# Data:
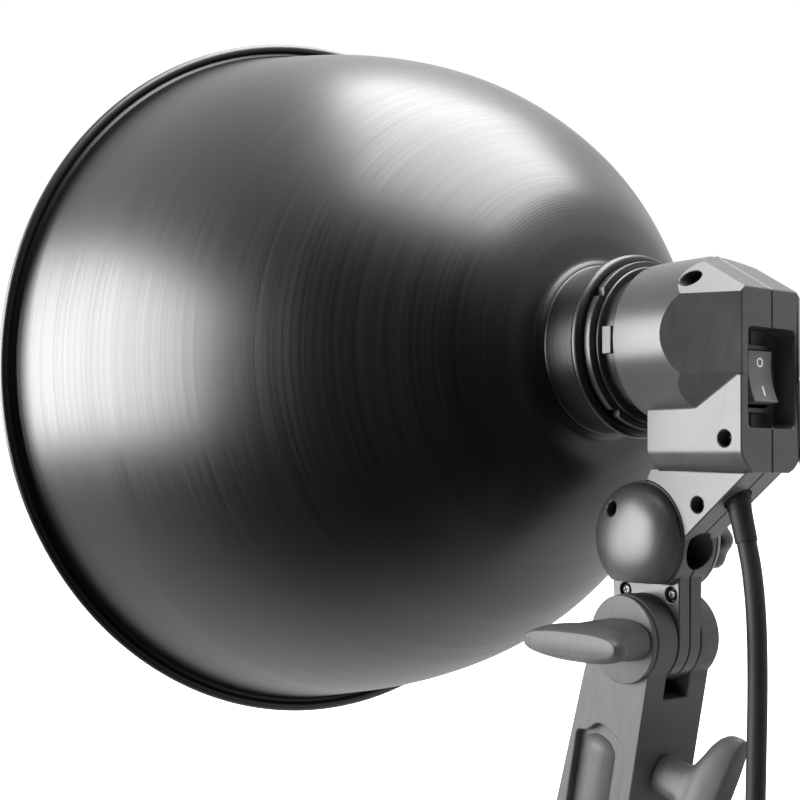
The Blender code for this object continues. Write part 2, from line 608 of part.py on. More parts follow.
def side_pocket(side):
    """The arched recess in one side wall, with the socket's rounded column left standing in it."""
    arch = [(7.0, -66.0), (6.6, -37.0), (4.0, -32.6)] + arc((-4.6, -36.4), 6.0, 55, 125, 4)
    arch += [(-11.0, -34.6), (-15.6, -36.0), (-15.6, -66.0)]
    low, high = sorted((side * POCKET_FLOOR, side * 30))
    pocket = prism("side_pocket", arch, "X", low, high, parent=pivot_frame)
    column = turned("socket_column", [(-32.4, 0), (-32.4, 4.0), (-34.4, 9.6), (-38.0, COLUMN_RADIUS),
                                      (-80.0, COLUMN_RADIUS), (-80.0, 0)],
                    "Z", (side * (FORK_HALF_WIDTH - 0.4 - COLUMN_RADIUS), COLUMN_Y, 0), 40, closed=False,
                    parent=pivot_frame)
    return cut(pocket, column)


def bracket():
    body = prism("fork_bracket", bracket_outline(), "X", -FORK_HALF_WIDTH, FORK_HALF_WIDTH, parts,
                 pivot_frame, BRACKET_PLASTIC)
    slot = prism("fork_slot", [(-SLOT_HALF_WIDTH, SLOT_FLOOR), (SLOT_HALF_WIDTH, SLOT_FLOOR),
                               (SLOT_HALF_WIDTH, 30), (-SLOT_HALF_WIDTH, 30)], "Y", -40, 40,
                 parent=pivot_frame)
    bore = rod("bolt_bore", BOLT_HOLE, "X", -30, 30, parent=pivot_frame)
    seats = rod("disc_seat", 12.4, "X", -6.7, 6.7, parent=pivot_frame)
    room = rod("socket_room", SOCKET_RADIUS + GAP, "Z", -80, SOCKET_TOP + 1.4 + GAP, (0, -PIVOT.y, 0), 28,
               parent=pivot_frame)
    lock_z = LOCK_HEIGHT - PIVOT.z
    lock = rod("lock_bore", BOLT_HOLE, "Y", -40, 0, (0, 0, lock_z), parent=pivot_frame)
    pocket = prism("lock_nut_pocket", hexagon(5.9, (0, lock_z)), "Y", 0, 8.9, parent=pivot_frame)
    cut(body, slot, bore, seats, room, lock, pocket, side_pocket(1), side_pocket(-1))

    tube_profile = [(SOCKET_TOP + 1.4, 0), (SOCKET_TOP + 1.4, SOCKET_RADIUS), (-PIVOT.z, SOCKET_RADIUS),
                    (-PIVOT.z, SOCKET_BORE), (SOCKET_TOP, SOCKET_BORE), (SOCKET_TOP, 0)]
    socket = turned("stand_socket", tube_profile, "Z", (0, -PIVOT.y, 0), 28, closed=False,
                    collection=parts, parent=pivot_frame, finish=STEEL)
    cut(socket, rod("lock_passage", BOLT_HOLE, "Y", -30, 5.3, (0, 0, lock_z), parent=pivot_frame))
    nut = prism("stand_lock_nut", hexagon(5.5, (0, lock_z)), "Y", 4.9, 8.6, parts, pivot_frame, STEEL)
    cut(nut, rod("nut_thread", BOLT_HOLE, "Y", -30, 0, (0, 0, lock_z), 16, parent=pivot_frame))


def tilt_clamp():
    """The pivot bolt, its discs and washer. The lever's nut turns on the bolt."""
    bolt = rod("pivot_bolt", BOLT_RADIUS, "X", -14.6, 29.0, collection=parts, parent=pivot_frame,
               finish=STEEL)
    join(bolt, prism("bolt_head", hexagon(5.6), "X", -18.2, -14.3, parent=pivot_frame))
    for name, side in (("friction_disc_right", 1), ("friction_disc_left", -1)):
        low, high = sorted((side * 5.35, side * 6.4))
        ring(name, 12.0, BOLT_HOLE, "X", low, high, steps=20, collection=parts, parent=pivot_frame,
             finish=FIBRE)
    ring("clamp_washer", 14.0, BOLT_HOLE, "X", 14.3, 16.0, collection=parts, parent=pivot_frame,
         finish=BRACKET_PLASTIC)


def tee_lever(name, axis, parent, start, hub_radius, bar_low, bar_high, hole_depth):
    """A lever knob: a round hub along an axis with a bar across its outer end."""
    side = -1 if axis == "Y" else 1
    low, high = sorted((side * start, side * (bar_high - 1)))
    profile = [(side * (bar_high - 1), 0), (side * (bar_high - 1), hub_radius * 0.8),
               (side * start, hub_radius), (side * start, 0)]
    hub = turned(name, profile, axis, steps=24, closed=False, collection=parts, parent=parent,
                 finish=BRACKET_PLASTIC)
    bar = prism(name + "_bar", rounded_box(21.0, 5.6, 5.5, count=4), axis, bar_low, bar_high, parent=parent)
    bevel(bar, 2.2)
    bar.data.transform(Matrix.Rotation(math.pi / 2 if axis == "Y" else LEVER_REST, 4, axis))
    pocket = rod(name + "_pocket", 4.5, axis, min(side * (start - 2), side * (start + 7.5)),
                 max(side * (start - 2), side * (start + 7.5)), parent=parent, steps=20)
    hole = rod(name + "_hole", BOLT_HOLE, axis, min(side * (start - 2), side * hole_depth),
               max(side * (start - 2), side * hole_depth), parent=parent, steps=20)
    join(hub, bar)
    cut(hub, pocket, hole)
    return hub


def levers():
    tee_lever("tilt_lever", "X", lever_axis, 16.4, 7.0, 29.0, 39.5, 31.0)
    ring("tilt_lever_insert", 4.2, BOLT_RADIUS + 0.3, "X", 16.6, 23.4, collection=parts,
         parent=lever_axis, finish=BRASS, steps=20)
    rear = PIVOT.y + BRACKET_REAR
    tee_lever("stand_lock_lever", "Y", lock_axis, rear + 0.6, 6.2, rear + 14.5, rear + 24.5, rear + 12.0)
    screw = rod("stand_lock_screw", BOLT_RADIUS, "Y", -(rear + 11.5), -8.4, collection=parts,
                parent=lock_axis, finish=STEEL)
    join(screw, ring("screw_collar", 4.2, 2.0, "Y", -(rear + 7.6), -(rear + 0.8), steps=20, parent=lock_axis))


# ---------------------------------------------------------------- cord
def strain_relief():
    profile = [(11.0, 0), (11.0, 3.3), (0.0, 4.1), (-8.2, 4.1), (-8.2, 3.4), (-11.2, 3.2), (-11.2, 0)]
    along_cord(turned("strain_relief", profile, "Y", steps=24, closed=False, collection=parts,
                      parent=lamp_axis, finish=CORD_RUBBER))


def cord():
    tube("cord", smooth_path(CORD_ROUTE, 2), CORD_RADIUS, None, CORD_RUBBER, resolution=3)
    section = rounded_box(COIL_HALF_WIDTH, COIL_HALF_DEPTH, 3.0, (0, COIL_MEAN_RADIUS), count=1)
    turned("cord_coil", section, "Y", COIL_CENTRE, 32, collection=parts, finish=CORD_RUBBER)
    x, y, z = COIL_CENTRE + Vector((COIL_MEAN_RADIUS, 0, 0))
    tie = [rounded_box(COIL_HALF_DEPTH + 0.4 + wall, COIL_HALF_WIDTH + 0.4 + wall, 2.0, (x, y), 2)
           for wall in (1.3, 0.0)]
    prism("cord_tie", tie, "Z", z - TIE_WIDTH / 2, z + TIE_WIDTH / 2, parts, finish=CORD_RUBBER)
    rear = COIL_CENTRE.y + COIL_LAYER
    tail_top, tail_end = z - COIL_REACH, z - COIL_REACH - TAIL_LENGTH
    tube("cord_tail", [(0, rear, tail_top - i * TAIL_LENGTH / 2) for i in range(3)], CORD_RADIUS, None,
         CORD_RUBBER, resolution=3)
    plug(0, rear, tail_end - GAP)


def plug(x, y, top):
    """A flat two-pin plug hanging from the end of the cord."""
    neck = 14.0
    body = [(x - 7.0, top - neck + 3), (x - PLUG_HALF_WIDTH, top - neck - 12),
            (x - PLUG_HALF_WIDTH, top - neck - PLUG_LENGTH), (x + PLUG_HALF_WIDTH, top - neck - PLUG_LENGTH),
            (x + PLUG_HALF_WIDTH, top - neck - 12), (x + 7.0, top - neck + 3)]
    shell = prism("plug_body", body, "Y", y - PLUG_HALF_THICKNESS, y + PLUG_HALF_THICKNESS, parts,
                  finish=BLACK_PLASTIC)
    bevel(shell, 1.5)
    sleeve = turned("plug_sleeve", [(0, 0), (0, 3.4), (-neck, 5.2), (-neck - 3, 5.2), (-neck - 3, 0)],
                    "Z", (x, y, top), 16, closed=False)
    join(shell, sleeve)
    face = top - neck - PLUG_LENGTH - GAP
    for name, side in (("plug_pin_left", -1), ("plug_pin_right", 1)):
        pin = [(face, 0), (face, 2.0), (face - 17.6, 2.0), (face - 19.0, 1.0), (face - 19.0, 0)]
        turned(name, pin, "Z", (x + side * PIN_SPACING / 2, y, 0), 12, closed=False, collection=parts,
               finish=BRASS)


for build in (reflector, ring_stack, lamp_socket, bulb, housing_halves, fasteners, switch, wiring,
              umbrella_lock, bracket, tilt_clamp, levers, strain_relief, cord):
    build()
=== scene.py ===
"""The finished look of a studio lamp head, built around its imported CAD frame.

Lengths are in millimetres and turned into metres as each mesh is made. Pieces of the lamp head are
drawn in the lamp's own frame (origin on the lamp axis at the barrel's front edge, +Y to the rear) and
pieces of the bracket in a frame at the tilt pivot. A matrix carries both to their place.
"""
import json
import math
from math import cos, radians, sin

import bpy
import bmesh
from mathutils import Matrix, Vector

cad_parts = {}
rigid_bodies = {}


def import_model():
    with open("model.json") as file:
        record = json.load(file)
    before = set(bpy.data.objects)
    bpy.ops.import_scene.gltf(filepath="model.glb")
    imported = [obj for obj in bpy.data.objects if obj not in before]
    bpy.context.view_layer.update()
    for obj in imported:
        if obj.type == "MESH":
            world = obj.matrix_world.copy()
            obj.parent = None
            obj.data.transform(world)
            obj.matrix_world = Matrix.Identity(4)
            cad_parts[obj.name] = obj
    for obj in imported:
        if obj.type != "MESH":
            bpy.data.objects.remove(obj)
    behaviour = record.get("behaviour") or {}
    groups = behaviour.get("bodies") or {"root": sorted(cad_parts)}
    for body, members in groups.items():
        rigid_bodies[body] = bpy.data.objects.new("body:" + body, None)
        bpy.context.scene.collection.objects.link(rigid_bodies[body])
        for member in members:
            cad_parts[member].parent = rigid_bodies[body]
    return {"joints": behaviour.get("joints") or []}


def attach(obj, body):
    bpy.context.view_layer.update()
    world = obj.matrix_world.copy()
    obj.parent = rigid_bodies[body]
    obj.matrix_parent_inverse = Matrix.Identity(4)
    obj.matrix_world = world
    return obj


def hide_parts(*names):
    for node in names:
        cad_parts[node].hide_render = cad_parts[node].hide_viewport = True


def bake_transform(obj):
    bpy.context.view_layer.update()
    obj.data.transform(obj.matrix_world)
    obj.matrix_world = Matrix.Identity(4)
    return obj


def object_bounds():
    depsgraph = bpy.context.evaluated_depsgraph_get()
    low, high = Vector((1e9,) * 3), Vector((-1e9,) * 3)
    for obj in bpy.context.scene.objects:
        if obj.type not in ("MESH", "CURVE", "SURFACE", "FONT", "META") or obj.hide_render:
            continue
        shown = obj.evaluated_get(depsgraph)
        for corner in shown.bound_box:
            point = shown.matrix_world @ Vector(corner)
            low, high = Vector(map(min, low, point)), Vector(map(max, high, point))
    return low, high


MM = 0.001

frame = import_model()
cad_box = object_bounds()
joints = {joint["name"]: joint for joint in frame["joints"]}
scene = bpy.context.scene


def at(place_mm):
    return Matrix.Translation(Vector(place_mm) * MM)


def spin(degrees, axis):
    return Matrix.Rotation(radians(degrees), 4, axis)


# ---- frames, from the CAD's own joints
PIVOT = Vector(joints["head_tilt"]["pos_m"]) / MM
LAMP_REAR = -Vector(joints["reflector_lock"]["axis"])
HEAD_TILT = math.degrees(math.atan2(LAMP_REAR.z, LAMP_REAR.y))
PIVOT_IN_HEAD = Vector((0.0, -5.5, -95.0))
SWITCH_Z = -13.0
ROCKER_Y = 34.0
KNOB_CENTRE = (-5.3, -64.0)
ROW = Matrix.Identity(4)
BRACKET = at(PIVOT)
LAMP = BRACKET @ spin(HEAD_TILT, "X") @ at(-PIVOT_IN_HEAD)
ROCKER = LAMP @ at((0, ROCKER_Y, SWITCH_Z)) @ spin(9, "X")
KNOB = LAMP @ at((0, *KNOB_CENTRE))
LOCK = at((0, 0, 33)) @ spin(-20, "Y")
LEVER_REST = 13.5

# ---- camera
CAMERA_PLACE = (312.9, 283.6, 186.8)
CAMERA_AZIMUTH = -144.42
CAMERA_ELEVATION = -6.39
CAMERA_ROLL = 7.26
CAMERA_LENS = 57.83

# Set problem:
Up to and including the line with "return cut(pocket, column)", repeat the data exactly, starting from its first line; nothing else belongs in the response.

# Solution to the exercise:
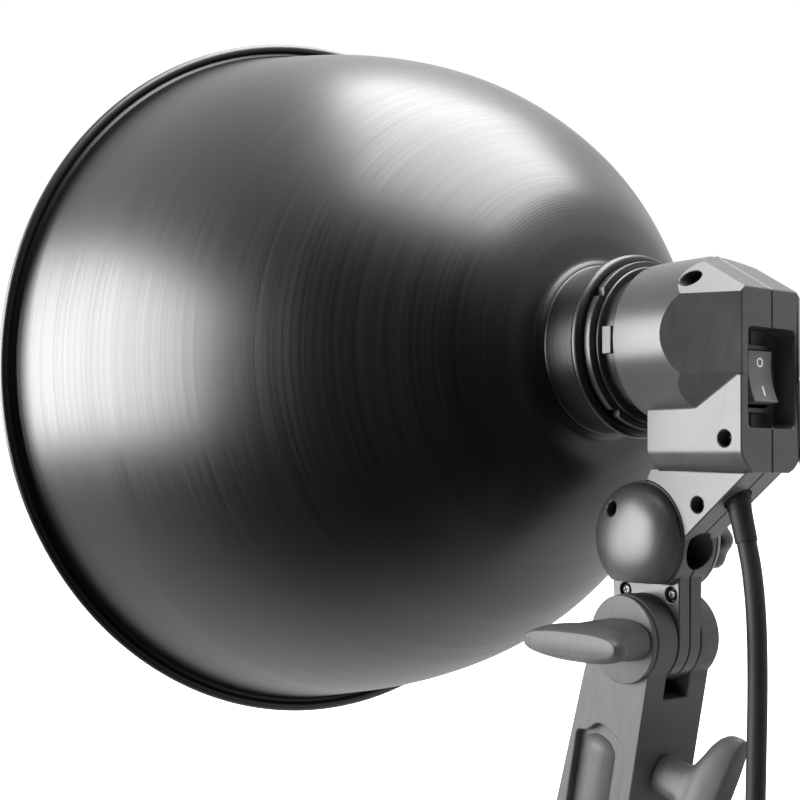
The Blender code for this object continues. Write part 2, from line 608 of part.py on. More parts follow.
def side_pocket(side):
    """The arched recess in one side wall, with the socket's rounded column left standing in it."""
    arch = [(7.0, -66.0), (6.6, -37.0), (4.0, -32.6)] + arc((-4.6, -36.4), 6.0, 55, 125, 4)
    arch += [(-11.0, -34.6), (-15.6, -36.0), (-15.6, -66.0)]
    low, high = sorted((side * POCKET_FLOOR, side * 30))
    pocket = prism("side_pocket", arch, "X", low, high, parent=pivot_frame)
    column = turned("socket_column", [(-32.4, 0), (-32.4, 4.0), (-34.4, 9.6), (-38.0, COLUMN_RADIUS),
                                      (-80.0, COLUMN_RADIUS), (-80.0, 0)],
                    "Z", (side * (FORK_HALF_WIDTH - 0.4 - COLUMN_RADIUS), COLUMN_Y, 0), 40, closed=False,
                    parent=pivot_frame)
    return cut(pocket, column)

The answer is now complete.